Brief | All of the data below must be repeated exactly.
▼
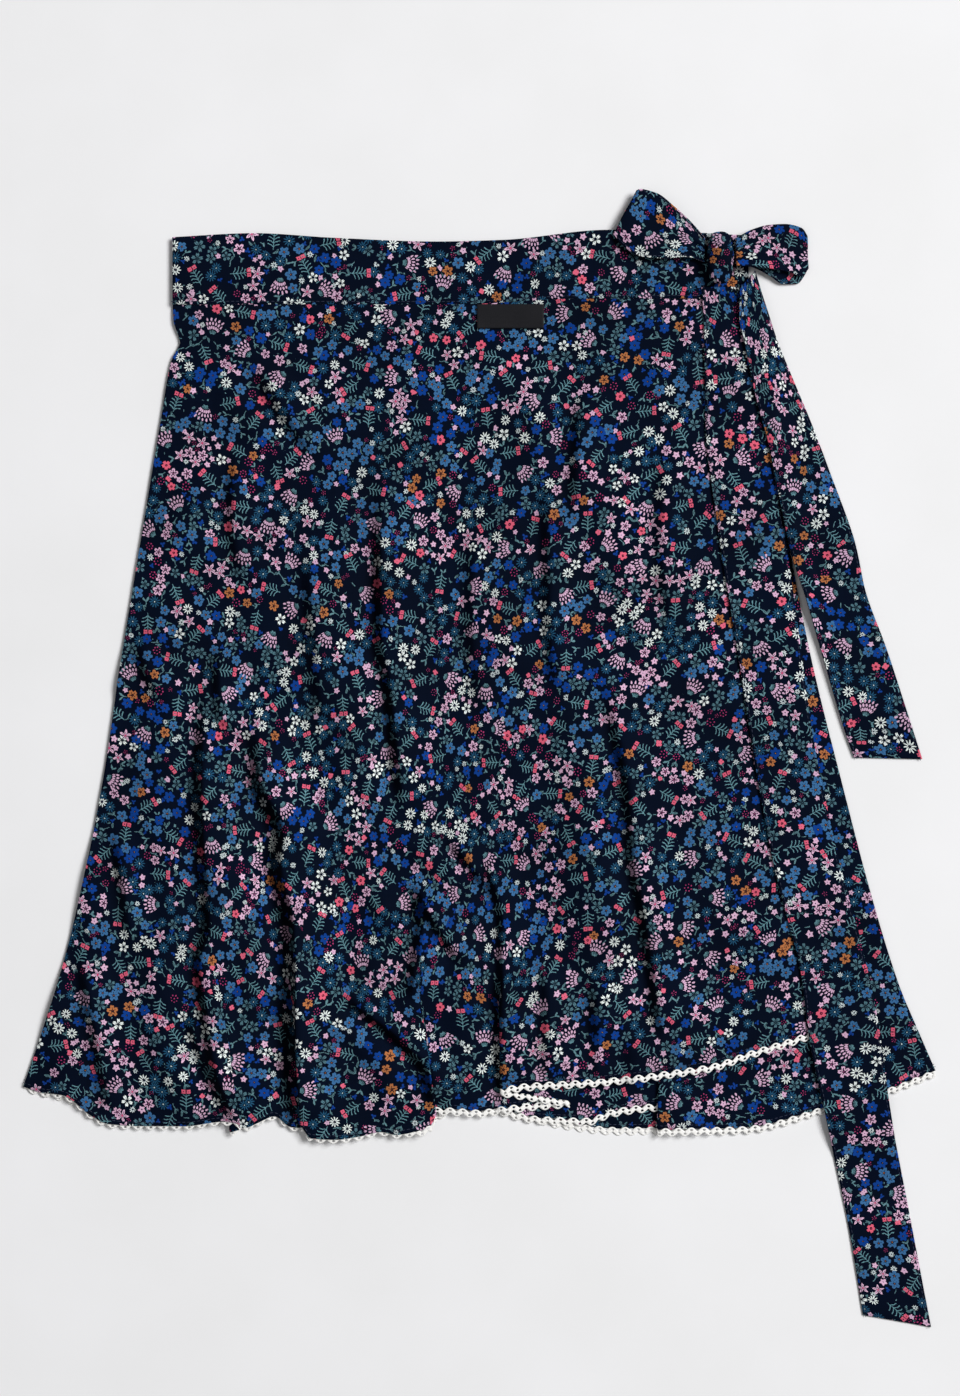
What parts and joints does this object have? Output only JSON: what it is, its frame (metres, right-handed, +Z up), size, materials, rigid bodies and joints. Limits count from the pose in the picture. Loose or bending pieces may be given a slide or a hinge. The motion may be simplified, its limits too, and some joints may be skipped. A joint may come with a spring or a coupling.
{
  "type": "wrap skirt",
  "caption": "Knee-length A-line wrap skirt in a small floral print, laid flat with a pleated lace-edged hem and its waist ties knotted in a bow at one side.",
  "frame": {"origin": "on the table under the middle of the skirt's bounding box", "axes": "+X along the waist towards the bow, +Y from the hem to the waist, +Z up off the table"},
  "size_m": [0.6015, 0.7496, 0.0185],
  "materials": {
    "printed_cloth": "matte woven viscose with a small floral print on navy",
    "cotton_lace": "matte white cotton lace",
    "woven_label": "black woven tape with a slight sheen"
  },
  "bodies": {
    "root": {"back_panel": "printed_cloth", "front_under_panel": "printed_cloth", "front_over_panel": "printed_cloth", "waistband_back": "printed_cloth", "waistband_under": "printed_cloth", "waistband_over": "printed_cloth", "tie_knot": "printed_cloth", "bow_loop_left": "printed_cloth", "bow_loop_right": "printed_cloth", "tie_tail_long": "printed_cloth", "tie_tail_short": "printed_cloth", "lace_back": "cotton_lace", "lace_front_under": "cotton_lace", "lace_front_over": "cotton_lace", "label": "woven_label"}
  },
  "joints": []
}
▲
Result below |
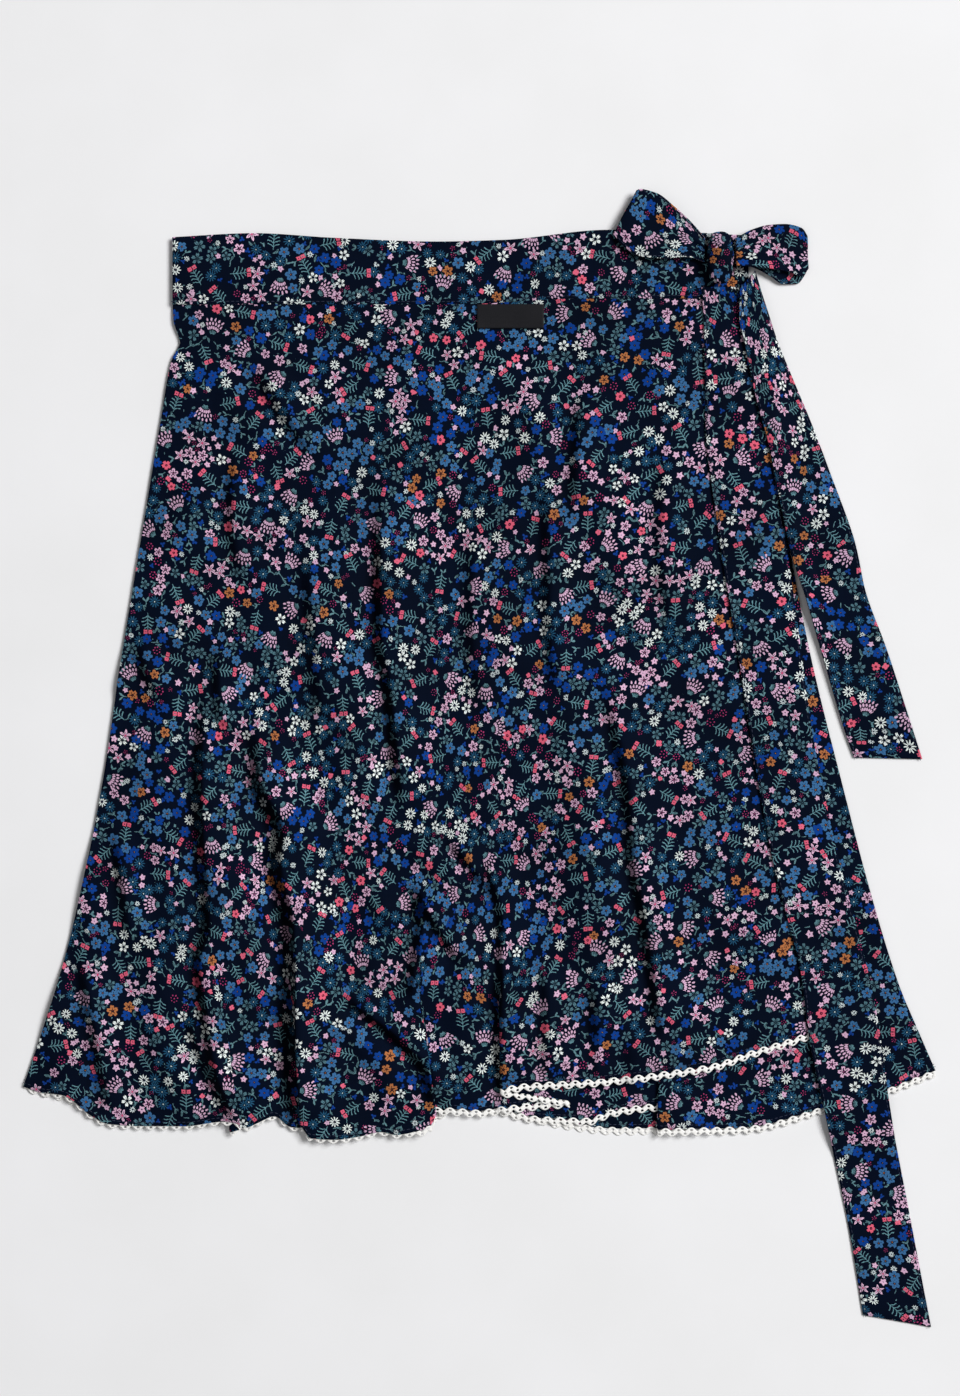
What parts and joints does this object have? Output only JSON: what it is, its frame (metres, right-handed, +Z up), size, materials, rigid bodies and joints. Limits count from the pose in the picture. Loose or bending pieces may be given a slide or a hinge. The motion may be simplified, its limits too, and some joints may be skipped. A joint may come with a spring or a coupling.
{
  "type": "wrap skirt",
  "caption": "Knee-length A-line wrap skirt in a small floral print, laid flat with a pleated lace-edged hem and its waist ties knotted in a bow at one side.",
  "frame": {"origin": "on the table under the middle of the skirt's bounding box", "axes": "+X along the waist towards the bow, +Y from the hem to the waist, +Z up off the table"},
  "size_m": [0.6015, 0.7496, 0.0185],
  "materials": {
    "printed_cloth": "matte woven viscose with a small floral print on navy",
    "cotton_lace": "matte white cotton lace",
    "woven_label": "black woven tape with a slight sheen"
  },
  "bodies": {
    "root": {"back_panel": "printed_cloth", "front_under_panel": "printed_cloth", "front_over_panel": "printed_cloth", "waistband_back": "printed_cloth", "waistband_under": "printed_cloth", "waistband_over": "printed_cloth", "tie_knot": "printed_cloth", "bow_loop_left": "printed_cloth", "bow_loop_right": "printed_cloth", "tie_tail_long": "printed_cloth", "tie_tail_short": "printed_cloth", "lace_back": "cotton_lace", "lace_front_under": "cotton_lace", "lace_front_over": "cotton_lace", "label": "woven_label"}
  },
  "joints": []
}